===== RECORD SET =====
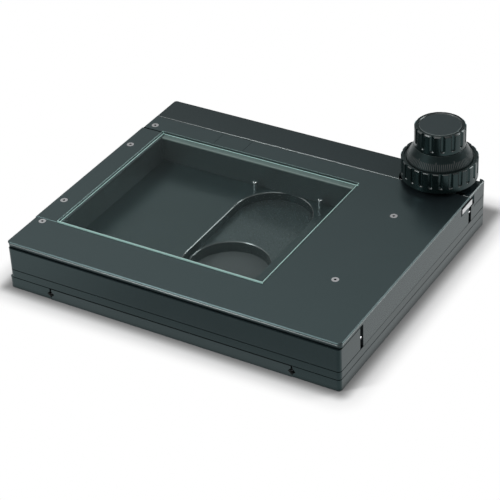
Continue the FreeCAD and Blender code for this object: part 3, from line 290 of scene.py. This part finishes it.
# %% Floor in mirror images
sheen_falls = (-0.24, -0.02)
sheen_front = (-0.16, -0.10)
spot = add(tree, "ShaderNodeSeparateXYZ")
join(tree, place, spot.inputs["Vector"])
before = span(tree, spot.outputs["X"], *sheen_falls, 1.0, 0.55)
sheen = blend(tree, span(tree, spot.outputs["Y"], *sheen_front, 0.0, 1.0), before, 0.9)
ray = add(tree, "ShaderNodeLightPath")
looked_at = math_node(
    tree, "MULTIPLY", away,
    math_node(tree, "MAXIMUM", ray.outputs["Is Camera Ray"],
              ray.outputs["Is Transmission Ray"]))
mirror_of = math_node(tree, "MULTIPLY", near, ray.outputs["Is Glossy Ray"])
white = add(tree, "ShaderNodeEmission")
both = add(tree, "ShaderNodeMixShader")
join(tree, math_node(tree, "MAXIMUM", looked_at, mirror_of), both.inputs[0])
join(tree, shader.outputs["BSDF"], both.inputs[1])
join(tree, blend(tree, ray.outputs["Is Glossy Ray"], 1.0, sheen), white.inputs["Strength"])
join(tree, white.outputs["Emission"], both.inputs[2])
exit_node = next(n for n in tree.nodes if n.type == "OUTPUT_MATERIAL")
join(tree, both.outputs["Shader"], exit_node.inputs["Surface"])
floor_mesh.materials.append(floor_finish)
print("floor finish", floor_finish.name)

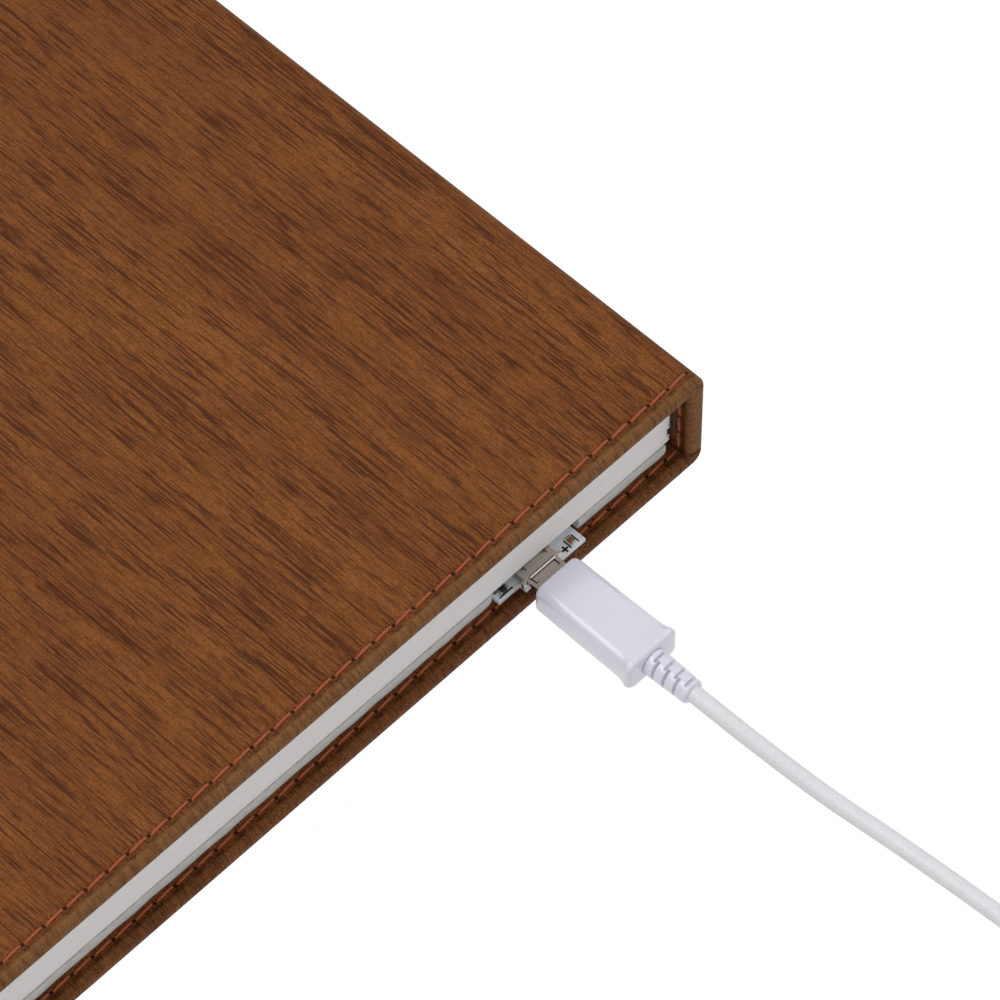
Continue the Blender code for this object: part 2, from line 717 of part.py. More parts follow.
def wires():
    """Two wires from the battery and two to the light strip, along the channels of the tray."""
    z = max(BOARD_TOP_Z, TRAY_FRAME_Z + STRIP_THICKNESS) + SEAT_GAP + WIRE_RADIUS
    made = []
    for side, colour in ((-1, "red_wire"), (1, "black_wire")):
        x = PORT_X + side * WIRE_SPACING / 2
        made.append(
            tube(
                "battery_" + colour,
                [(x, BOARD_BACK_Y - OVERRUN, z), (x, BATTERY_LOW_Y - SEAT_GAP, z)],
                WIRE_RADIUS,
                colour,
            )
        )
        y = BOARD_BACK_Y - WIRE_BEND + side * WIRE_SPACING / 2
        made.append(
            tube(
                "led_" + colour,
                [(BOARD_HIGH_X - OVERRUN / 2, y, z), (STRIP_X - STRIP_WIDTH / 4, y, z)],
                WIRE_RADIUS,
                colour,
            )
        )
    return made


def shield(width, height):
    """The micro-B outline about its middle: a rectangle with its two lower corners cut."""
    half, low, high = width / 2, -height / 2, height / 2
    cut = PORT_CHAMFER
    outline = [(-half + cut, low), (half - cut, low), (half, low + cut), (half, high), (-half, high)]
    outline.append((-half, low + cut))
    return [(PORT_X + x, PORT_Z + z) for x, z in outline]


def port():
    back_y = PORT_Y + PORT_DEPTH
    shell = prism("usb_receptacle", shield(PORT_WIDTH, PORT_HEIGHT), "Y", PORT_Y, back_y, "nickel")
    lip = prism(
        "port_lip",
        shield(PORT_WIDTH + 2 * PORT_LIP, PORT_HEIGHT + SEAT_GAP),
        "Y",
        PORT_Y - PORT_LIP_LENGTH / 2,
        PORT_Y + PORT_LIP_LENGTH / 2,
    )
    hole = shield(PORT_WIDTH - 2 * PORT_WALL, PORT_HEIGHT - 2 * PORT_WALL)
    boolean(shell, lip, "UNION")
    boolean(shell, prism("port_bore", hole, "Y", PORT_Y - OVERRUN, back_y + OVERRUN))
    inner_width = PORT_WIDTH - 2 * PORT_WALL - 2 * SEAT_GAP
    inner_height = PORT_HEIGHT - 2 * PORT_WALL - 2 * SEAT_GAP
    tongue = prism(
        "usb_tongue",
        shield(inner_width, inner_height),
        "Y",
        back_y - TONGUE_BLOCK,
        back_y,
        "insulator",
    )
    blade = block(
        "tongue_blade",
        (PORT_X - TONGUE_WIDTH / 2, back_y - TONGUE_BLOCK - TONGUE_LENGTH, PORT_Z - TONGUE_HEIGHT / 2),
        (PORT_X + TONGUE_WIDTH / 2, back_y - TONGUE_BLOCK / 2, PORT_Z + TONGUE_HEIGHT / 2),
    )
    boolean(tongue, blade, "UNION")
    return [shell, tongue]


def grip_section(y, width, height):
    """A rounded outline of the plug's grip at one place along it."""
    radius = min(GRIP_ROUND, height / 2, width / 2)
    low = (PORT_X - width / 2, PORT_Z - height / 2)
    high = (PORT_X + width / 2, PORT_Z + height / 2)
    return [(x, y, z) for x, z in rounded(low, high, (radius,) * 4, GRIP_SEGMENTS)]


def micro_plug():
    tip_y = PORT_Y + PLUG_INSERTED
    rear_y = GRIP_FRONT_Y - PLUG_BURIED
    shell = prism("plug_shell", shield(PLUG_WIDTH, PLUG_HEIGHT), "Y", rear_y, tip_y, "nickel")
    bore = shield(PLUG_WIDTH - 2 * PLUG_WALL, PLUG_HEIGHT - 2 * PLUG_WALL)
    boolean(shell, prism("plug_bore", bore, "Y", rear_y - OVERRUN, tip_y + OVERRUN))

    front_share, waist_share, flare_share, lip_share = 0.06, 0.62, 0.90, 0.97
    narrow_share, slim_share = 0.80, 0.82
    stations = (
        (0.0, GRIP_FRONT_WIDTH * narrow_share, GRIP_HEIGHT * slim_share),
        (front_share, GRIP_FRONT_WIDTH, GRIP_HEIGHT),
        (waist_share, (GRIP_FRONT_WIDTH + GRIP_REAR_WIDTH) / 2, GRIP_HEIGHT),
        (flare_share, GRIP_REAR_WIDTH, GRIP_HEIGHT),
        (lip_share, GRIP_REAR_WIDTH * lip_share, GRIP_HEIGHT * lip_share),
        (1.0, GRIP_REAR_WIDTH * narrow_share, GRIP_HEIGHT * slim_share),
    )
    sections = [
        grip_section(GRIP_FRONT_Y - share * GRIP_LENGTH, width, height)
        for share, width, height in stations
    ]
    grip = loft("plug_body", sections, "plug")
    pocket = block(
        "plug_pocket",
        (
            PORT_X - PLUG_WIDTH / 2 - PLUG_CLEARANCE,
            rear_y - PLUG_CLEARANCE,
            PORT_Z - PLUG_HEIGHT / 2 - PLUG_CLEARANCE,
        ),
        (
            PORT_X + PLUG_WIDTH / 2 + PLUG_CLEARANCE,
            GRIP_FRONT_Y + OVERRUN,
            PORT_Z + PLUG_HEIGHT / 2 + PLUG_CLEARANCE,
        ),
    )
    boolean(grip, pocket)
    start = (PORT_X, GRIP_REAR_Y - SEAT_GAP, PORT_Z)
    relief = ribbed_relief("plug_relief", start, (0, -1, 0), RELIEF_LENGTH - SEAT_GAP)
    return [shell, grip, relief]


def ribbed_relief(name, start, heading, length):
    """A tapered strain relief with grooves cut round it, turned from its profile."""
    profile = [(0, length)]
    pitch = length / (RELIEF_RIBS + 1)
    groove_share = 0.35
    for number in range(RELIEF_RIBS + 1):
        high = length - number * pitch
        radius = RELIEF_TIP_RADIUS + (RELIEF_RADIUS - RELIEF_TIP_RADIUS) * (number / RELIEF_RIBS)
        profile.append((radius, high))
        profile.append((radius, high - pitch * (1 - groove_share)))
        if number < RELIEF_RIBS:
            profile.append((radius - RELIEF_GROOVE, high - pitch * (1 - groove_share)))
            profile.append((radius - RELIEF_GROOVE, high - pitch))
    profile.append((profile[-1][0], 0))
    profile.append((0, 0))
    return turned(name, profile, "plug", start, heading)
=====
===== RECORD SET =====
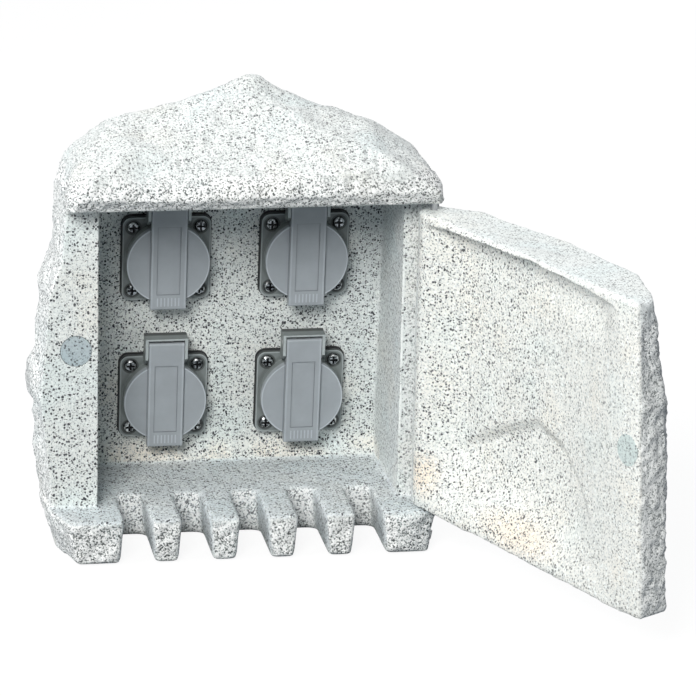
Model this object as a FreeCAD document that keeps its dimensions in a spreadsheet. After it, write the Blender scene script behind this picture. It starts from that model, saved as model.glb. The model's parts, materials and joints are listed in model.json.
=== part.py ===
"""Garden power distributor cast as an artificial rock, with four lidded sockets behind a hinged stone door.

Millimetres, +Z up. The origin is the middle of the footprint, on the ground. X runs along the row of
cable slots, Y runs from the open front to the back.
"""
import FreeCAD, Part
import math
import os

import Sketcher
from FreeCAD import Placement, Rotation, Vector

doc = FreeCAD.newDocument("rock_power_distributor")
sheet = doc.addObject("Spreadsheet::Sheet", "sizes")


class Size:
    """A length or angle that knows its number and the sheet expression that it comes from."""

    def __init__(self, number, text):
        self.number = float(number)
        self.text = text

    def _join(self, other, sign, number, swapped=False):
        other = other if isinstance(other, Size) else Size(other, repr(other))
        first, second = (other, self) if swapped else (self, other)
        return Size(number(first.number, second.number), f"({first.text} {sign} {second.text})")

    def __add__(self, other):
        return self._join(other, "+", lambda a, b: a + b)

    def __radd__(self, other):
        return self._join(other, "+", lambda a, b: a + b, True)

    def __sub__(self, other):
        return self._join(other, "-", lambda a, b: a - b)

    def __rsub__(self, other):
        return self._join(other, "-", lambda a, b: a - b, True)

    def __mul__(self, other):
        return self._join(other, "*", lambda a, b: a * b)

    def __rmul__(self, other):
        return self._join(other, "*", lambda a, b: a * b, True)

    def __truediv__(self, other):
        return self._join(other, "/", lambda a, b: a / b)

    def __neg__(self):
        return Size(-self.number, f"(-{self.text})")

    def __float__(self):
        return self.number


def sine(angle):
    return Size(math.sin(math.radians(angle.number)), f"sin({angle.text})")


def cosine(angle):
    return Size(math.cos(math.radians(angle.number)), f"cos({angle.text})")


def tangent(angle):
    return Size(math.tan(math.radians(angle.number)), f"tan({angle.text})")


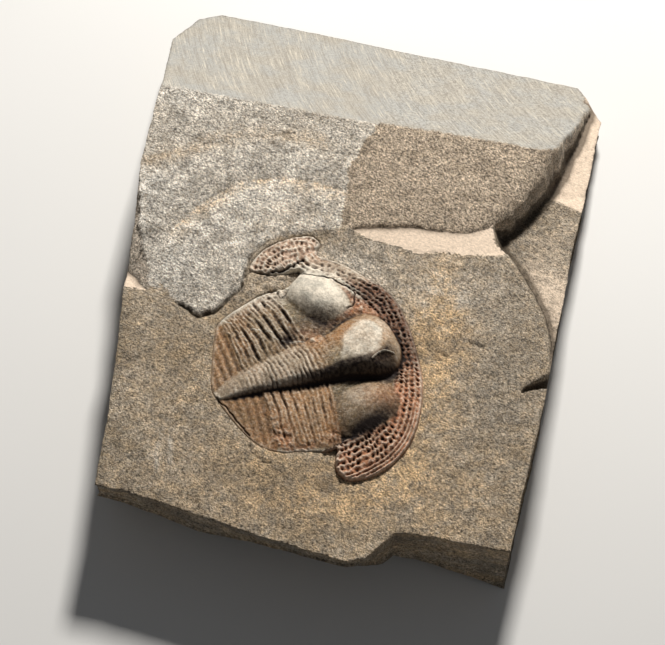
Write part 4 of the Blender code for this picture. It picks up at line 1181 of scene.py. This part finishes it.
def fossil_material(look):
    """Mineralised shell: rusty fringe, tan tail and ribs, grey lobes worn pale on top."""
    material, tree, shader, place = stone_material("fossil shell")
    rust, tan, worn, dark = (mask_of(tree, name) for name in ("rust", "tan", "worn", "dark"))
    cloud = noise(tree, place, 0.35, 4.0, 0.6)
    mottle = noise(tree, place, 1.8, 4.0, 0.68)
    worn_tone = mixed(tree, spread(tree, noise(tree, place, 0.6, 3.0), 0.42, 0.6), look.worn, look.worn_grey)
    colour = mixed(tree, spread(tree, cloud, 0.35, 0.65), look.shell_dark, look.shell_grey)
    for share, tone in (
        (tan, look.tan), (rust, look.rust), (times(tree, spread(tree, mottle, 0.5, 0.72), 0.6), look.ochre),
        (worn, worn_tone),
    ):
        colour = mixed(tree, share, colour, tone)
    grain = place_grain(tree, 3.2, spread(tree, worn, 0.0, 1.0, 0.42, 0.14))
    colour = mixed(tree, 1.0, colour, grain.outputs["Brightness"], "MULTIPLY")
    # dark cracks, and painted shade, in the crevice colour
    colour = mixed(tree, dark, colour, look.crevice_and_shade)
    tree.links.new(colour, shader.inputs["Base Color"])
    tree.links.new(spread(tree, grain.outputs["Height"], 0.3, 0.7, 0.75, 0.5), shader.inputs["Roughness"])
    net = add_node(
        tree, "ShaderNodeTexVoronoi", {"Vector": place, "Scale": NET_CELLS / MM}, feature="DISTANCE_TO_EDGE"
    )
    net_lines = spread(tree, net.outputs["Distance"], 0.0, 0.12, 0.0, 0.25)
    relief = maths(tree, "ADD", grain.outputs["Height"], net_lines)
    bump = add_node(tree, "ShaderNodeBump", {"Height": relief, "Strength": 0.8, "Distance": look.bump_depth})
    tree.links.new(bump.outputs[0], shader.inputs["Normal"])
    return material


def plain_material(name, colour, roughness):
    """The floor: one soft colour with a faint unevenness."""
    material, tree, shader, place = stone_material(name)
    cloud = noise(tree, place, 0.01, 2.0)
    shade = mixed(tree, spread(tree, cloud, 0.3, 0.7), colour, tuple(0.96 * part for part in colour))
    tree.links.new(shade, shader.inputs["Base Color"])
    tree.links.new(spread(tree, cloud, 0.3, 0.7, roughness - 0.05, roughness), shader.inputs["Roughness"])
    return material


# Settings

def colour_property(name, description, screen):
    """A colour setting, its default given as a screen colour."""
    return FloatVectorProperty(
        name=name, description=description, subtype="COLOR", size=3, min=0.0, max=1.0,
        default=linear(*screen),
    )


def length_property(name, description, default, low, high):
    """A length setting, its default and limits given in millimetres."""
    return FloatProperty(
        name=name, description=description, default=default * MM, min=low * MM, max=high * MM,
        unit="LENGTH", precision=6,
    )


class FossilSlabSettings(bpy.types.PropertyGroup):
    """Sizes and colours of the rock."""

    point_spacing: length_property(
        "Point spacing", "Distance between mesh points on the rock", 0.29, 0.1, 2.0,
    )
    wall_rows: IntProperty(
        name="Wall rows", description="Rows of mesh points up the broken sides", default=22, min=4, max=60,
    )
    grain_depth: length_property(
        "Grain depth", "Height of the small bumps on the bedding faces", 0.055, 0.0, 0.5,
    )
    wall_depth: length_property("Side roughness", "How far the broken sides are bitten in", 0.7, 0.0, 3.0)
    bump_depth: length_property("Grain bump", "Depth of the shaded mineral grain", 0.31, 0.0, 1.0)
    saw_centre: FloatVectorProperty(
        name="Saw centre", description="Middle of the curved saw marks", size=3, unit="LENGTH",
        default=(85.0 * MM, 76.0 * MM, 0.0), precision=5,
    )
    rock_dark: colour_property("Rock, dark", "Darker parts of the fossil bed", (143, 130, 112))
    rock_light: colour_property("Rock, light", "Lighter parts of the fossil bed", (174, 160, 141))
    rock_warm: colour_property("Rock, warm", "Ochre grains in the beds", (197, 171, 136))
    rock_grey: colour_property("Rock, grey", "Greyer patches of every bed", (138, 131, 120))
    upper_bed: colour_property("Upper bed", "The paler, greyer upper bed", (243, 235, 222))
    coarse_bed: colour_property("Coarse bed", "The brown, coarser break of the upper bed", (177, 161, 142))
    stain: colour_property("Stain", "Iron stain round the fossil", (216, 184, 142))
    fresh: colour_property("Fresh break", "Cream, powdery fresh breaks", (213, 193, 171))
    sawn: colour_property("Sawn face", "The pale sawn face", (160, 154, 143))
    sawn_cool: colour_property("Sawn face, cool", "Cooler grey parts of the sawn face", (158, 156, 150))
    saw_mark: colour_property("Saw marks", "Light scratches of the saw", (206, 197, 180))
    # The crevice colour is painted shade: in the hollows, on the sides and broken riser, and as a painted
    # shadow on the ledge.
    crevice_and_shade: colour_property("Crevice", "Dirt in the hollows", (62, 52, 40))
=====
===== RECORD SET =====
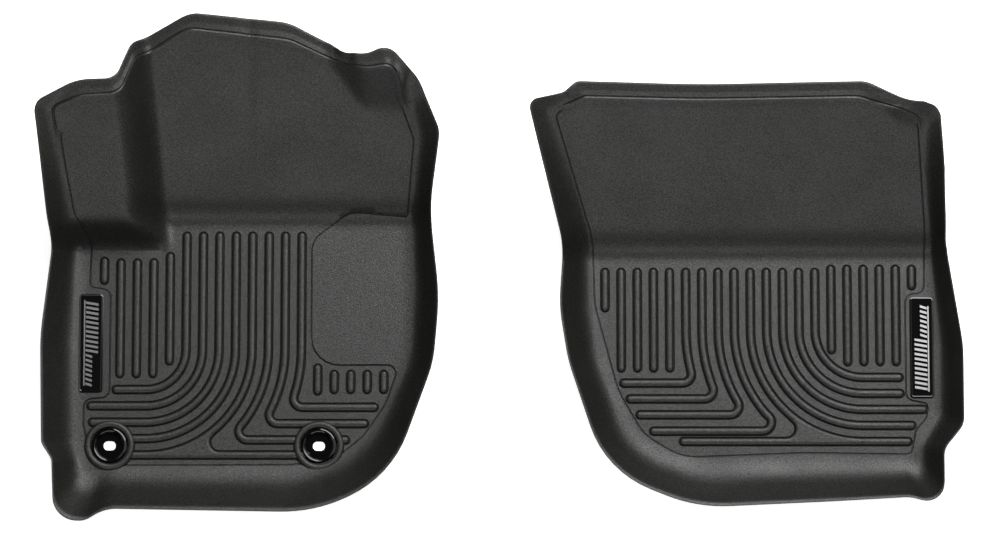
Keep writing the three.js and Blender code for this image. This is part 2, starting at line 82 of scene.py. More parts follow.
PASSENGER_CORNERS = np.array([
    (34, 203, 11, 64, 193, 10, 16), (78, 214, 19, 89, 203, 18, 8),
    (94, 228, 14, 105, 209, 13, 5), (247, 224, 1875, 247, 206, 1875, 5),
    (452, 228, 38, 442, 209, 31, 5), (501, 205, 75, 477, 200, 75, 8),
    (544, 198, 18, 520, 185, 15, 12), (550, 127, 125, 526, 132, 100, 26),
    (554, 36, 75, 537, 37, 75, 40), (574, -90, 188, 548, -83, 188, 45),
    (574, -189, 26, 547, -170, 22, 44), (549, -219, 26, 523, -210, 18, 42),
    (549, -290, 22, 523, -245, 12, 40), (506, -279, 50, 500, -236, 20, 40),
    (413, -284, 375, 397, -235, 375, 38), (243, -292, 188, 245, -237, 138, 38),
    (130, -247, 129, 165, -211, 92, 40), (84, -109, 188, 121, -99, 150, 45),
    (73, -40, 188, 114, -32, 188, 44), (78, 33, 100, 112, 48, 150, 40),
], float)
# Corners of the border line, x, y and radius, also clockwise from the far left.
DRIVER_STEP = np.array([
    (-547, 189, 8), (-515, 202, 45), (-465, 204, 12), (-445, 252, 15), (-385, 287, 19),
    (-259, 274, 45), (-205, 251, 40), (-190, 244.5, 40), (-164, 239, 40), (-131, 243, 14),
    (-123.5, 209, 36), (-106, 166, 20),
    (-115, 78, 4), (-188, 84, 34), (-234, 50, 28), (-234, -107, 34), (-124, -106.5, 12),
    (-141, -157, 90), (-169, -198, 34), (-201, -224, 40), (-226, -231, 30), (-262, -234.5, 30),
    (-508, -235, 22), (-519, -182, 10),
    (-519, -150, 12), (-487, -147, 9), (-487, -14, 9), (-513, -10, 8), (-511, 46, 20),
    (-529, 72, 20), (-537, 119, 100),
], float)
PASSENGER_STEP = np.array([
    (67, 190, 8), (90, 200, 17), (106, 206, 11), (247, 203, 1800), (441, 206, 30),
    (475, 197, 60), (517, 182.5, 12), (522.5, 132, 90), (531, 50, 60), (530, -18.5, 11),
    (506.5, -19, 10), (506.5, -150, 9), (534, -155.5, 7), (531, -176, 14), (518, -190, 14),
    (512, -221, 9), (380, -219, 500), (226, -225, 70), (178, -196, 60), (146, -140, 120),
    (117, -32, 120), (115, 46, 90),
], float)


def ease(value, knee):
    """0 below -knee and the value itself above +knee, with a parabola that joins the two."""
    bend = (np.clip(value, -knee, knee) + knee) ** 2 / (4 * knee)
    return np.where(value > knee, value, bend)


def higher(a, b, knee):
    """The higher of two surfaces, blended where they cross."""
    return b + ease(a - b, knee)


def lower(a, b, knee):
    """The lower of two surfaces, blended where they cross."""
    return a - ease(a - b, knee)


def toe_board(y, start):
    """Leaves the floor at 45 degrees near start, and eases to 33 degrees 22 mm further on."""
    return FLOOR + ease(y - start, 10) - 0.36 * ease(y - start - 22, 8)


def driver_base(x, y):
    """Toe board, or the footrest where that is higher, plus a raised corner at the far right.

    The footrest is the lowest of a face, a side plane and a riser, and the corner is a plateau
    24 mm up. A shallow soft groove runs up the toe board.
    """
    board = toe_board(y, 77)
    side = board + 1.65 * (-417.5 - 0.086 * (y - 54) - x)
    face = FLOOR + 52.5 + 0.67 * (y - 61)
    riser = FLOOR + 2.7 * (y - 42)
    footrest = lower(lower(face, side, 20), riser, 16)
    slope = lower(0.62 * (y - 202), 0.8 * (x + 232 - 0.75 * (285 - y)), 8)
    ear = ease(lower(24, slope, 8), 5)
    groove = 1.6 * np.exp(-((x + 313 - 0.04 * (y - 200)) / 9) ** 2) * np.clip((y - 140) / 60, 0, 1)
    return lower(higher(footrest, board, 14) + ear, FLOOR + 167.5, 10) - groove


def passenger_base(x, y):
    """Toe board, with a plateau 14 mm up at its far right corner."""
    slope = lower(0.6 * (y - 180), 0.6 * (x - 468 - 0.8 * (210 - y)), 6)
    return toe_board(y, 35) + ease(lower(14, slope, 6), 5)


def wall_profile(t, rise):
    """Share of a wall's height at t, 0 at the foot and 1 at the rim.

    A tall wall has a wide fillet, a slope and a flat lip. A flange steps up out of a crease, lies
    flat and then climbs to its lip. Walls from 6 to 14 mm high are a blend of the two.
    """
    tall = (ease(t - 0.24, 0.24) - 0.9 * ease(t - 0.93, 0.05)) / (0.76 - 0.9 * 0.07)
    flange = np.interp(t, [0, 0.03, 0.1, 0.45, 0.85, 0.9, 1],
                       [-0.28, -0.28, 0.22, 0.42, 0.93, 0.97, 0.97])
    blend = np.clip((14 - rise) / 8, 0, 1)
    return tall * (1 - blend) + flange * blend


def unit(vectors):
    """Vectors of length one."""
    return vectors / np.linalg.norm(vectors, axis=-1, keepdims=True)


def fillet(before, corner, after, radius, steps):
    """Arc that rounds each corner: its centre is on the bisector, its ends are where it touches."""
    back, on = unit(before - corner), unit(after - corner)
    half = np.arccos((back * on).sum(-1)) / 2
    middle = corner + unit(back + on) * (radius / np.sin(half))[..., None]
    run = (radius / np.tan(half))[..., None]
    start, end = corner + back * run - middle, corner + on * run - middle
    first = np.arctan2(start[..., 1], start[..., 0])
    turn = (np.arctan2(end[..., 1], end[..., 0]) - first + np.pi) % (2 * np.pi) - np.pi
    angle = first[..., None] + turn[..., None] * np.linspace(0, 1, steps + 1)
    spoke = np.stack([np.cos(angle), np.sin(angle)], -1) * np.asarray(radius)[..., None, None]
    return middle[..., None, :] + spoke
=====
- EXERCISE OBJECTIVE
Copy out precisely the lines that begin at the line containing "Model this object" and end at the line containing "lambda a, b: a + b)", including both; write nothing else.

- TASK RESULT
Model this object as a FreeCAD document that keeps its dimensions in a spreadsheet. After it, write the Blender scene script behind this picture. It starts from that model, saved as model.glb. The model's parts, materials and joints are listed in model.json.
=== part.py ===
"""Garden power distributor cast as an artificial rock, with four lidded sockets behind a hinged stone door.

Millimetres, +Z up. The origin is the middle of the footprint, on the ground. X runs along the row of
cable slots, Y runs from the open front to the back.
"""
import FreeCAD, Part
import math
import os

import Sketcher
from FreeCAD import Placement, Rotation, Vector

doc = FreeCAD.newDocument("rock_power_distributor")
sheet = doc.addObject("Spreadsheet::Sheet", "sizes")


class Size:
    """A length or angle that knows its number and the sheet expression that it comes from."""

    def __init__(self, number, text):
        self.number = float(number)
        self.text = text

    def _join(self, other, sign, number, swapped=False):
        other = other if isinstance(other, Size) else Size(other, repr(other))
        first, second = (other, self) if swapped else (self, other)
        return Size(number(first.number, second.number), f"({first.text} {sign} {second.text})")

    def __add__(self, other):
        return self._join(other, "+", lambda a, b: a + b)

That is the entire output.